* TASK PROMPT
Up to and including the line that contains "BORE_DIAMETER = 35.0", repeat each line of the data exactly, starting from the first.

* INFORMATION SUPPLIED
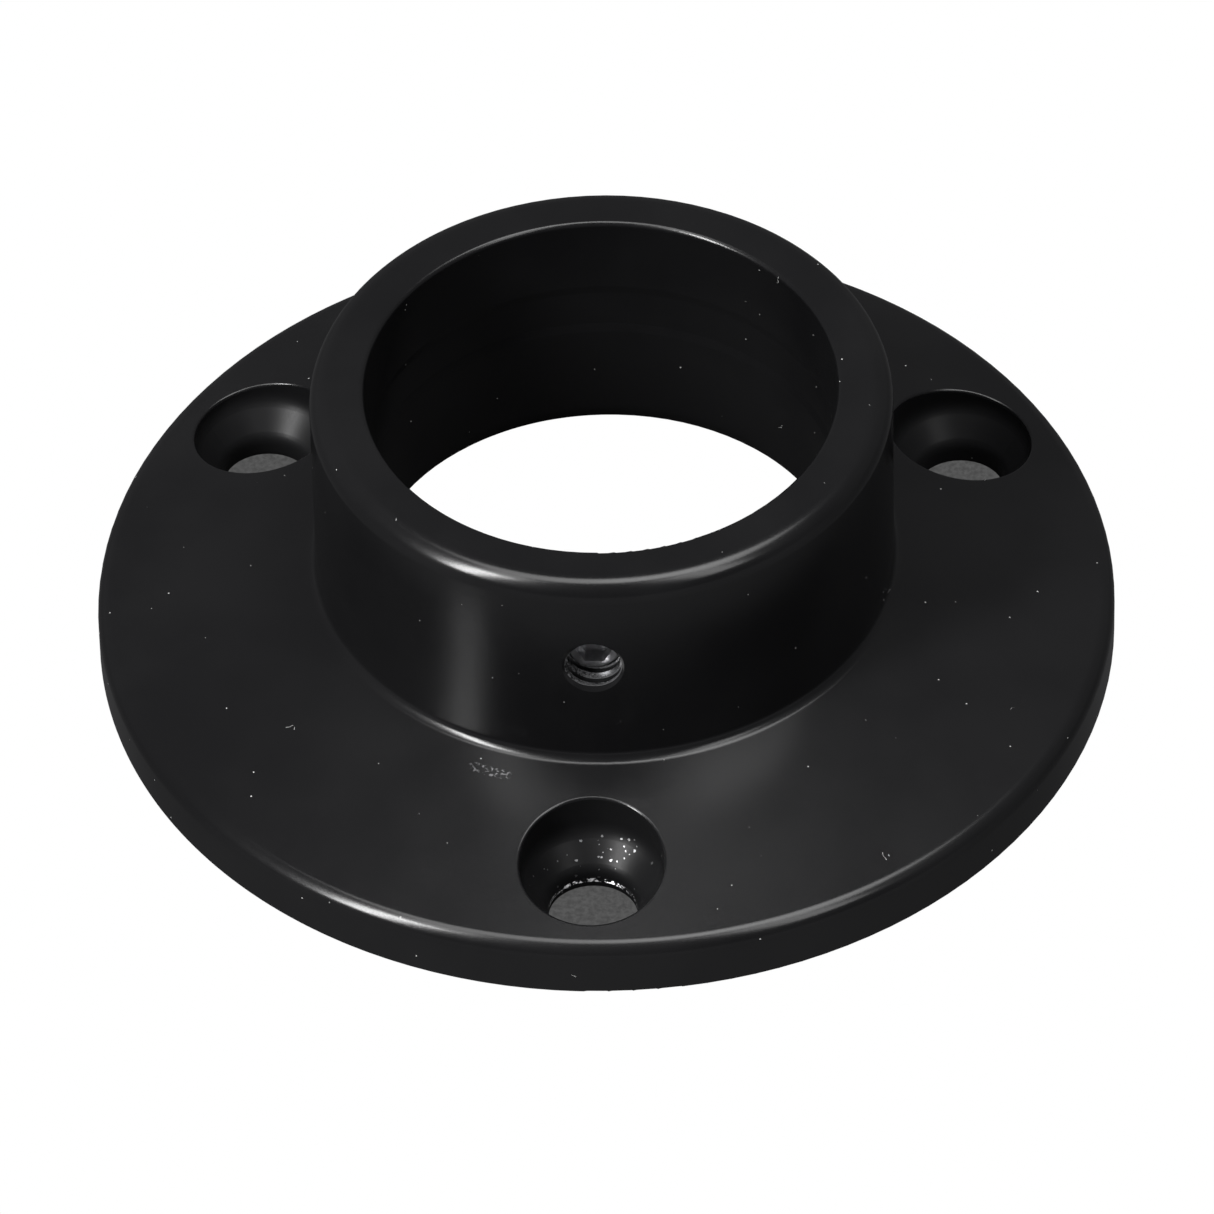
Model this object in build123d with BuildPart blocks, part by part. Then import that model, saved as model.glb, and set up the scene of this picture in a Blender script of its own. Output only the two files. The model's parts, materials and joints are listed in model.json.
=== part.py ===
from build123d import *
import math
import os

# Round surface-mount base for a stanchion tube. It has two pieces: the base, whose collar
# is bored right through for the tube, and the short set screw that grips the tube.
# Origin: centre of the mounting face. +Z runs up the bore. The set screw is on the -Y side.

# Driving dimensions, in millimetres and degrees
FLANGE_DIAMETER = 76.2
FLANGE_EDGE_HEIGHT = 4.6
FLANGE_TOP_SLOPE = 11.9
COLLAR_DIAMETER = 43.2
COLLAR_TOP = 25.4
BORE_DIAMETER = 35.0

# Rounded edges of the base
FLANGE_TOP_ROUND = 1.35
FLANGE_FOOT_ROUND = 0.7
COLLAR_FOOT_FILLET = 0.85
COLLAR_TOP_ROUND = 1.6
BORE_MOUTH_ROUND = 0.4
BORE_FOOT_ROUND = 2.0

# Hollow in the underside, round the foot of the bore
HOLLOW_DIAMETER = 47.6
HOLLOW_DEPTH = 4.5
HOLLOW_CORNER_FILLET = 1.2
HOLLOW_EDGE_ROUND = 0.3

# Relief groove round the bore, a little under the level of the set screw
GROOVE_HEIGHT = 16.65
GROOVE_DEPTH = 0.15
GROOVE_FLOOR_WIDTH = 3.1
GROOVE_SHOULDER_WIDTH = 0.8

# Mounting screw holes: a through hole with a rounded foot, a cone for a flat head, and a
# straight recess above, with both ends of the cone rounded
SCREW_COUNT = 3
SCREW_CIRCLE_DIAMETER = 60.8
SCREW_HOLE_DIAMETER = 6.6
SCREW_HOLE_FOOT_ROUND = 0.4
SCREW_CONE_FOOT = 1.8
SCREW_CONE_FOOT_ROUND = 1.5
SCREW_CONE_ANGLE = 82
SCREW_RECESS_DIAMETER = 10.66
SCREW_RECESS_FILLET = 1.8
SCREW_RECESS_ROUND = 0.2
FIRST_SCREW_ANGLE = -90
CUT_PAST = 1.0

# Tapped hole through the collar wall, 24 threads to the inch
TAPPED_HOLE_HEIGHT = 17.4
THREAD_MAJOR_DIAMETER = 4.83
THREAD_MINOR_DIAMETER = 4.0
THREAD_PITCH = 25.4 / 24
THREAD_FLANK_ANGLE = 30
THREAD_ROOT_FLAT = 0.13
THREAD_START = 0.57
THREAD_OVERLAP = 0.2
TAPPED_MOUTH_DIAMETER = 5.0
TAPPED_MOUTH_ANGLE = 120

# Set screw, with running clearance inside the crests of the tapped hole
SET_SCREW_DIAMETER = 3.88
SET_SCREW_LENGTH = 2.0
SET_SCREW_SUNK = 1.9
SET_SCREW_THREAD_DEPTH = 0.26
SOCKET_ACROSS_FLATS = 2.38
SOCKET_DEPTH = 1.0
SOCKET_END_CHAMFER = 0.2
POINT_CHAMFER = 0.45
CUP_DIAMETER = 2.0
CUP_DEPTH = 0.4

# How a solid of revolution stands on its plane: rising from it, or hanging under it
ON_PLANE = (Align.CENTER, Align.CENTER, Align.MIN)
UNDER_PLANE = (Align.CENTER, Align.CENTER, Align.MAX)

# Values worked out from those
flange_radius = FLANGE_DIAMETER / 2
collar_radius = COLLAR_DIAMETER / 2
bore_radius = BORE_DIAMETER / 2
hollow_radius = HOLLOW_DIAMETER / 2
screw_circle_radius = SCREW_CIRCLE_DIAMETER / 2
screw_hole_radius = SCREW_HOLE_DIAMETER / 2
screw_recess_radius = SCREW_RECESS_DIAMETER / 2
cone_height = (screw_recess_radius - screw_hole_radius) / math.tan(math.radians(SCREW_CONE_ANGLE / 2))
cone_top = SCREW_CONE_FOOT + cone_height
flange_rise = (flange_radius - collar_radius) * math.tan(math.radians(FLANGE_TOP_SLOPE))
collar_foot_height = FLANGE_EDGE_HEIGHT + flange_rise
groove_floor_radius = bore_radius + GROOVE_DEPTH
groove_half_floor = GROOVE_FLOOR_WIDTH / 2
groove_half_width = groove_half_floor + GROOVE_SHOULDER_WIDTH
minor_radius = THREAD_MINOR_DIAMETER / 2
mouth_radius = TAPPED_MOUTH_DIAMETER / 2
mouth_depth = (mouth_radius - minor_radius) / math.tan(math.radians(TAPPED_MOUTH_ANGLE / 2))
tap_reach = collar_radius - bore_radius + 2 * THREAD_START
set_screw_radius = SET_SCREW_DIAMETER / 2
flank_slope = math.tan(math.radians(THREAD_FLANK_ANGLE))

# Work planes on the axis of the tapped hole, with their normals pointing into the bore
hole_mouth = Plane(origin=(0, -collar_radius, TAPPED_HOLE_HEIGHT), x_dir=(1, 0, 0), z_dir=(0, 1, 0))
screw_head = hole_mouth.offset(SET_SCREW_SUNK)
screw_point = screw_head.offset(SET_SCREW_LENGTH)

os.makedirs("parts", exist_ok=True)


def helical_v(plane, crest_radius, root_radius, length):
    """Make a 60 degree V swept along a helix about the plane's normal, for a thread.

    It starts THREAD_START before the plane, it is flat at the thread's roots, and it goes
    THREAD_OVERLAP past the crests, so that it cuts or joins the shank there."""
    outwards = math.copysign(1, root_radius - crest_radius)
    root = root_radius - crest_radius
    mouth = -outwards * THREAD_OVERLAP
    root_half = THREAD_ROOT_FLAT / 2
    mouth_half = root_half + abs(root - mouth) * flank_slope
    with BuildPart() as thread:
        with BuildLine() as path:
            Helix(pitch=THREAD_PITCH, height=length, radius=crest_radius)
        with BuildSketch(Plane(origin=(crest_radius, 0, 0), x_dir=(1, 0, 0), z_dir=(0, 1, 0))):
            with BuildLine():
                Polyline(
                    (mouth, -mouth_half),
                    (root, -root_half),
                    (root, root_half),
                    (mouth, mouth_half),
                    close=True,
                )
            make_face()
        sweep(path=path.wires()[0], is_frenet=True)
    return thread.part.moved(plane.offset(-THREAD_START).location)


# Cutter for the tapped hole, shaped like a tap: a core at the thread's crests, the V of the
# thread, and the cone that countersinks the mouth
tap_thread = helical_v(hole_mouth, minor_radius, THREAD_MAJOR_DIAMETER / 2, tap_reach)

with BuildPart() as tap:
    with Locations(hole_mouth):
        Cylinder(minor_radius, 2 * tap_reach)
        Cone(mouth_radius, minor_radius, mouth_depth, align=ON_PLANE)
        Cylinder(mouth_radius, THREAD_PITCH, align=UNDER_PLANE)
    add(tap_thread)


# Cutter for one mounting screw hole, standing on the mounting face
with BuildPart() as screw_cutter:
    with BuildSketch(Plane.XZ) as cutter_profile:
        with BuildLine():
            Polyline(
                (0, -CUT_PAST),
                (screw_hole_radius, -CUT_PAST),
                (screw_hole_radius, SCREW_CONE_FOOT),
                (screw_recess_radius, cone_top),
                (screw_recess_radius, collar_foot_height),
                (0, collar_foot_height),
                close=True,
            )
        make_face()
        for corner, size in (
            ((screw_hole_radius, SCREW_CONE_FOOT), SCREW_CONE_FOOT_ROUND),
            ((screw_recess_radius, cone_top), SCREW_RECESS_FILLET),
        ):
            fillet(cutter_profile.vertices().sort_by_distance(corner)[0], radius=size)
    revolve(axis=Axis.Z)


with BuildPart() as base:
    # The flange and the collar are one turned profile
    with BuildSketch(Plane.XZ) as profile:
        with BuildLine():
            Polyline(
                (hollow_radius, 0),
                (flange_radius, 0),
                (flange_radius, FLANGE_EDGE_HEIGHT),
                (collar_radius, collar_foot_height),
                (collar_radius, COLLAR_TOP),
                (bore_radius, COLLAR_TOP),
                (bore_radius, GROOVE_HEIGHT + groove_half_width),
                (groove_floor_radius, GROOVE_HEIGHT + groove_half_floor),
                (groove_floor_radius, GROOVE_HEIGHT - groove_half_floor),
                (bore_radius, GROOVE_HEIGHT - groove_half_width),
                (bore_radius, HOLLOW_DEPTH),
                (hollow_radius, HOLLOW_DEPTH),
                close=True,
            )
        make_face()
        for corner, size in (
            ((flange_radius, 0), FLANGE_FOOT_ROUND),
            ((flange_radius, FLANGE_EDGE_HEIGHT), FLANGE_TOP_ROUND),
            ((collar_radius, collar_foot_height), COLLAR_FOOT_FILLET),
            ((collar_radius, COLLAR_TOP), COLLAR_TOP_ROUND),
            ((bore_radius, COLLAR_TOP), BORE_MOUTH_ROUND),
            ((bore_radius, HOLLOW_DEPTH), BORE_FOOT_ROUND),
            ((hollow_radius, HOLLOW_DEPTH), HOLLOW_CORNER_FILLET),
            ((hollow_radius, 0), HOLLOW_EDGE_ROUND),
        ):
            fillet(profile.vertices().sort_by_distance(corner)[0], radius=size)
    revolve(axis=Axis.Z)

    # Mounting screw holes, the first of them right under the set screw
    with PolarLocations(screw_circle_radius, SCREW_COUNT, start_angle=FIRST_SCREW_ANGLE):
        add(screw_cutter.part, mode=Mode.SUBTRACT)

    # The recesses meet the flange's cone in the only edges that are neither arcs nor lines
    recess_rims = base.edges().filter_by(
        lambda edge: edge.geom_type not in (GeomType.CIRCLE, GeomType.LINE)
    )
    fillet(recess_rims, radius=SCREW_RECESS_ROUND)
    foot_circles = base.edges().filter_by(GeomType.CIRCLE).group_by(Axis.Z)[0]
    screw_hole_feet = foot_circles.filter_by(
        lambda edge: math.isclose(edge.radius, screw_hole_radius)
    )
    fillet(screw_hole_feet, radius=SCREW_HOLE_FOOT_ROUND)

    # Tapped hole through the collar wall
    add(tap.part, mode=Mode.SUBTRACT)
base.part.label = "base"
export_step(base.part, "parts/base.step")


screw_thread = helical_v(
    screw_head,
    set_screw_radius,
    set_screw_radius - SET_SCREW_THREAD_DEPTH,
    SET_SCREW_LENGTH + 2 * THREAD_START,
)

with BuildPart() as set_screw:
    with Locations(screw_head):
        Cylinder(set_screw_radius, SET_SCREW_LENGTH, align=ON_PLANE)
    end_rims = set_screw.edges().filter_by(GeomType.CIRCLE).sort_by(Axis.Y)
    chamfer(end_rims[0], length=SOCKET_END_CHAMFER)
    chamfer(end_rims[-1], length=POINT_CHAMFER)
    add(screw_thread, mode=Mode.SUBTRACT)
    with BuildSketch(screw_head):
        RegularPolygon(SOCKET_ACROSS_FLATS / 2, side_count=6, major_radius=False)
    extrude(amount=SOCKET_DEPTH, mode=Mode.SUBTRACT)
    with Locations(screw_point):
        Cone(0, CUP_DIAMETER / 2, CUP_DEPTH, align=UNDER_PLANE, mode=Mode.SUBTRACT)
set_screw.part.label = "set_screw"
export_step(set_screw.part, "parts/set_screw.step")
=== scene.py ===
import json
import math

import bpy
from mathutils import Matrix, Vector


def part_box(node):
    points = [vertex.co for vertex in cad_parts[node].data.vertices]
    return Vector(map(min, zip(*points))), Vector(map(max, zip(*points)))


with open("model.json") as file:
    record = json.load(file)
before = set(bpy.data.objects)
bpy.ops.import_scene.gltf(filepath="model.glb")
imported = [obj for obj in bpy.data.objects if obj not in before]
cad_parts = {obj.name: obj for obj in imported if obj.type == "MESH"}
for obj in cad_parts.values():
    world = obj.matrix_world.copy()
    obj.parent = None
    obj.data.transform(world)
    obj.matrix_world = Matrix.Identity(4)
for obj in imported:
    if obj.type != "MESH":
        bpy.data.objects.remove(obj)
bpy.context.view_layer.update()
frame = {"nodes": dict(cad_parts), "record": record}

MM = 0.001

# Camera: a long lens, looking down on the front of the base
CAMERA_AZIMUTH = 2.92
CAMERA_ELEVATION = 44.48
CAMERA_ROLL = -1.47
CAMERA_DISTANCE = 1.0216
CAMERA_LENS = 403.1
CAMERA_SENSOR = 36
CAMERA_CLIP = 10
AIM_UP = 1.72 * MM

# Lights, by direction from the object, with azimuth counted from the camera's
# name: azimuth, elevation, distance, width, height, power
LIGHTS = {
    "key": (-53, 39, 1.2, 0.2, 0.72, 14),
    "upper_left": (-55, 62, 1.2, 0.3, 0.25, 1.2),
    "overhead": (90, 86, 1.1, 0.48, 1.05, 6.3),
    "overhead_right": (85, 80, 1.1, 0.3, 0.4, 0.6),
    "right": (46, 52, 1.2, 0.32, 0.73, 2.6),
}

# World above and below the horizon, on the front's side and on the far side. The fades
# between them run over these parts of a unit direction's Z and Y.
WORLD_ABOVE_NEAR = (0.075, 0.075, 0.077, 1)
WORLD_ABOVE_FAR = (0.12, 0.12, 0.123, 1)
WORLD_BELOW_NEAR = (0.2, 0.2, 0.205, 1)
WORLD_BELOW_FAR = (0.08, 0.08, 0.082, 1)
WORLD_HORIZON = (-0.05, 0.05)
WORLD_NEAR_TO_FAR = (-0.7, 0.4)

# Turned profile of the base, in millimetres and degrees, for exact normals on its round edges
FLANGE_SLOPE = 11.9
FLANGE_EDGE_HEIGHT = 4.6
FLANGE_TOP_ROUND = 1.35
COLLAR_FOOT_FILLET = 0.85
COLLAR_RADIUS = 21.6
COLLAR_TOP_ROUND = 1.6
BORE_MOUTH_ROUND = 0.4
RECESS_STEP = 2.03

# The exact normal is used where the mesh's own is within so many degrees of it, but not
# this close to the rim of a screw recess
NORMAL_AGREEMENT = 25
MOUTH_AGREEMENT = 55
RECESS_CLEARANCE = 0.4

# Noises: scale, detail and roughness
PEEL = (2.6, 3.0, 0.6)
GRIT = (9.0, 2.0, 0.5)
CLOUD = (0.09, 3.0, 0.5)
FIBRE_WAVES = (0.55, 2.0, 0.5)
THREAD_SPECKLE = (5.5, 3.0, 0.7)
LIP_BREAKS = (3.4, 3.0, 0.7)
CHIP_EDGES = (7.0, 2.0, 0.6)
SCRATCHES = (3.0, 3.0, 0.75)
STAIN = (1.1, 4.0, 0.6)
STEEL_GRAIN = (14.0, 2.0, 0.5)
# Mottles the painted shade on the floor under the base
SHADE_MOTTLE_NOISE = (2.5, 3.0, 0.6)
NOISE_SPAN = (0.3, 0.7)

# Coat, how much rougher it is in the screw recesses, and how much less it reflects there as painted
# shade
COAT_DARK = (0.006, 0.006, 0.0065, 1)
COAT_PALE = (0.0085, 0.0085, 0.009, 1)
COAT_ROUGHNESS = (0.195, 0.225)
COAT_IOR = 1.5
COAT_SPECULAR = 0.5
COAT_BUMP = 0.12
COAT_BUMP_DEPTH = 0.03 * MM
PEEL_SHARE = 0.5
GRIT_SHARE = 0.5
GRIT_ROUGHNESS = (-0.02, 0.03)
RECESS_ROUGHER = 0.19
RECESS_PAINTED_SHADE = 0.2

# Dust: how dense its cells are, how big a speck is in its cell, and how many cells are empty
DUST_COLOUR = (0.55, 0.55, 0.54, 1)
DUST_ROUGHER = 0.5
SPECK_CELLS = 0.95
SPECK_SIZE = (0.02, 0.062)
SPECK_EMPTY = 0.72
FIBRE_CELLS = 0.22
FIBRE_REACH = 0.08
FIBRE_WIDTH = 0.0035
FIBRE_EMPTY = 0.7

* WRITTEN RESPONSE
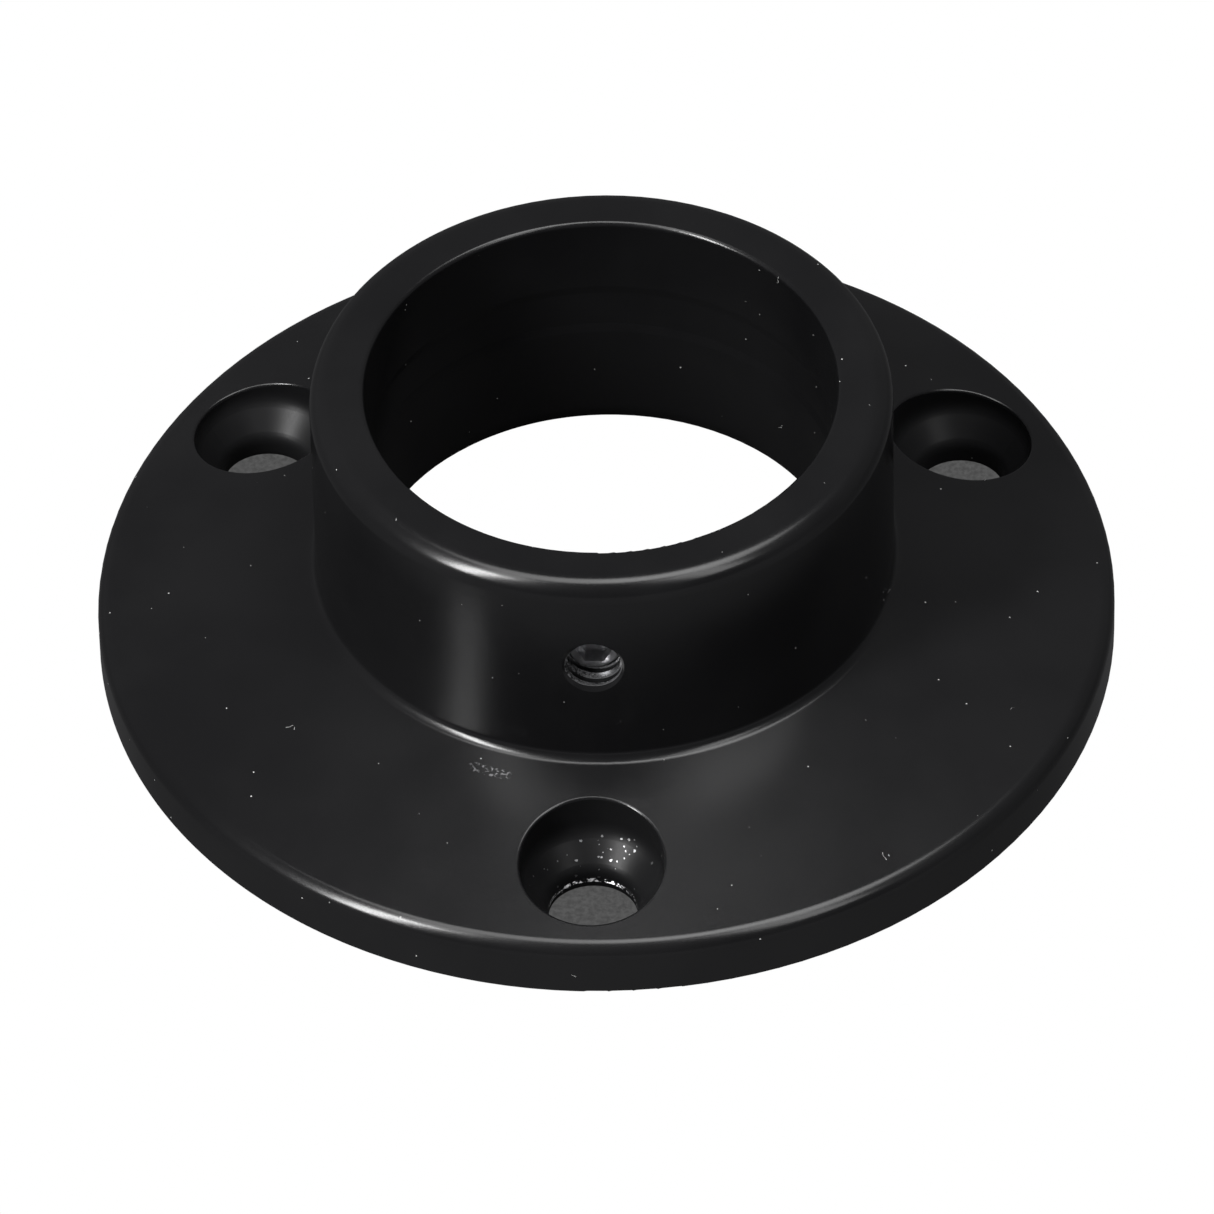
Model this object in build123d with BuildPart blocks, part by part. Then import that model, saved as model.glb, and set up the scene of this picture in a Blender script of its own. Output only the two files. The model's parts, materials and joints are listed in model.json.
=== part.py ===
from build123d import *
import math
import os

# Round surface-mount base for a stanchion tube. It has two pieces: the base, whose collar
# is bored right through for the tube, and the short set screw that grips the tube.
# Origin: centre of the mounting face. +Z runs up the bore. The set screw is on the -Y side.

# Driving dimensions, in millimetres and degrees
FLANGE_DIAMETER = 76.2
FLANGE_EDGE_HEIGHT = 4.6
FLANGE_TOP_SLOPE = 11.9
COLLAR_DIAMETER = 43.2
COLLAR_TOP = 25.4
BORE_DIAMETER = 35.0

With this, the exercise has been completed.